First of all, I am more certain by the day that the screeching IS in fact the undercarriage floating in its locks. This is being looked at and there is some work being done on the hydraulic and other systems. FSX windlayers and turbulance (and OAT) are prone to give "interesting" results (read : crap) . Changes in wind layers will however cause a vertical component due to differences in lift, more or less, attributable to the sudden change in "airspeed", or more correctly, speed through the air mass at THAT particular moment.
Oh, one point courtesy of Dudley, on a question I put very early on in testing...it is a VERY bad idea to touch the brakes to stop wheel spin in these high performance aircraft. The brakes are fairly delicate being designed more to slow the aircraft or manoeuvre it rather than to stop it. Accordingly the use of brakes to stop the wheels when bringing up the gear can cause the brake pads to fuse. This will, if it happens, result in an almost certainly fatal accident on touchdown. I, like almost every other GA pilot, learned to touch brakes to smooth the transition for passengers (even on aircraft with non-retractable gear) and stop some of the strange noises etc that can unnerve inexperienced fliers but it should not be used in these aircraft. As an aside, I never do it anymore in any aircraft, since Dudley's cautionary tale.
The Spitfire does not generally need braking on landing if you use correct technique. It is however vital to peg approach speeds, touchdown angle and heading and to make sure that the throttle closes completely before touchdown. Even an excess of idle rpm (set by the ground crew) needs to be tested for at preflight, as ANY higher than normal idle will cause the Spit to float for miles. Using brakes to cover bad technique is sloppy, lazy and dangerous. The Spitfire I and II had very marginal braking at best.
The fuel slow running cut out effectively "chokes" the engine, making for a more orderly shut down than merely leaving the thing to run out of fuel. The reason that the engine will not "catch" again if the fuel valves are closed is that the SRC-O has dropped the fuel pressure too low for the engine to repressurise the system, given that no MORE fuel can be drawn into the lines. If the fuel taps are open, the system can draw fuel from the tanks to recharge the lines. The behaviour is correct.

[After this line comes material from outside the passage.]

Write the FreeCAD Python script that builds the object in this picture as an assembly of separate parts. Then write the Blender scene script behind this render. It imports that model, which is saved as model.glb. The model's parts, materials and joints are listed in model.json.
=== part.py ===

There are some inconsistencies and compromises that had to be made. In reality though, every attempt is made to keep some pressure in the system as a Spitfire is perfectly capable of jumping chocks even at quite moderate rpm. Thus ground crew are assumed to recharge the system whenever possible. If there is no pressure, the engine will provide it on startup. That being said, there is no reason for anyone to sit operating flaps repeatedly, or brakes and the only time the lack of pressure would actually affect you is once you are moving...at which point the engine has charged the system anyway. Where compromises need to be made, they are, where possible, made in areas outside normal operations. So if there is a choice between making it work properly whilst flying OR making it work properly when repeated needlessly on a Tuesday by a one legged dwarf who has two maiden aunts named Clarice, the choice is pretty easy.
Best practice is to treat the Spit as a real aircraft.....my routine is this:
1. Load Flight
2. Shift 3 to set cold start (unless saved that way, more usual)
3. Shift 7 to check condition and compression
4. Shift 4 to replenish stores
5. Shift 3 to set chocks, hold tail etc
6. Enter cockpit and begin prestart.
Doing this avoids anomalies, maintains maximum reality and ensures a safe baseline for ops. Nothing different to what I would do in the real world (subject to the computer specific tasks).